36 En de dagen, die Jehu over Israel geregeerd heeft in Samaria, zijn acht en twintig jaren.

2 Koningen 11

1 Toen nu Athalia, de moeder van Ahazia, zag, dat haar zoon dood was, zo maakte zij zich op, en bracht al het koninklijke zaad om.

2 Maar Joseba, de dochter van den koning Joram, de zuster van Ahazia, nam Joas, den zoon van Ahazia, en stal hem uit het midden van des konings zonen, die gedood werden, zettende hem en zijn voedster in een slaapkamer; en zij verborgen hem voor Athalia, dat hij niet gedood werd.

3 En hij was met haar verstoken in het huis des HEEREN zes jaren; en Athalia regeerde over het land.

4 In het zevende jaar nu zond Jojada, en nam de oversten van honderd met de hoofdmannen, en met de trawanten, en hij bracht hen tot zich, in het huis des HEEREN; en hij maakte een verbond met hen, en hij beedigde hen in het huis des HEEREN, en hij toonde hun den zoon des konings.

5 En hij gebood hun, zeggende: Dit is de zaak, die gij doen zult: een derde deel van u, die op den sabbat ingaan, zullen de wacht waarnemen van het huis des konings;

6 En een derde deel zal zijn aan de poort Sur; en een derde deel aan de poort achter de trawanten; zo zult gij waarnemen de wacht van dit huis, tegen inbreking.

7 En de twee delen van ulieden, allen, die op den sabbat uitgaan, zullen de wacht van het huis des HEEREN waarnemen bij den koning.

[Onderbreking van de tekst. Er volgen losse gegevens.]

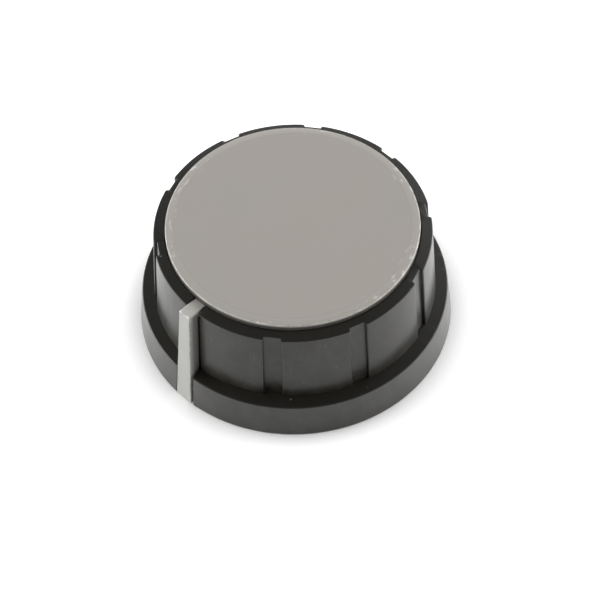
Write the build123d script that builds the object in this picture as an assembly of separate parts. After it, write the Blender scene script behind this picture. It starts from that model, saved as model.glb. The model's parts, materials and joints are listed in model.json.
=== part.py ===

8 En gij zult den koning rondom omsingelen, een ieder met zijn wapenen in zijn hand, en hij, die tussen de ordeningen intreedt, zal gedood worden; en zijt gij bij den koning, als hij uitgaat, en als hij inkomt.

9 De oversten dan van honderd deden naar al wat de priester Jojada geboden had, en namen ieder zijn mannen, die op den sabbat ingingen, met degenen, die op den sabbat uitgingen; en zij kwamen tot den priester Jojada.

10 En de priester gaf aan de oversten van honderd de spiesen en de schilden, die van den koning David geweest waren, die in het huis des HEEREN geweest waren.

11 En de trawanten stonden, ieder met zijn wapenen in zijn hand, van de rechterzijde van het huis, tot de linkerzijde van het huis, naar het altaar en naar het huis toe, bij den koning rondom.

12 Daarna bracht hij des konings zoon voor, en zette hem de kroon op, en gaf hem de getuigenis; en zij maakten hem koning, en zalfden hem; daartoe klapten zij met de handen, en zeiden: De koning leve!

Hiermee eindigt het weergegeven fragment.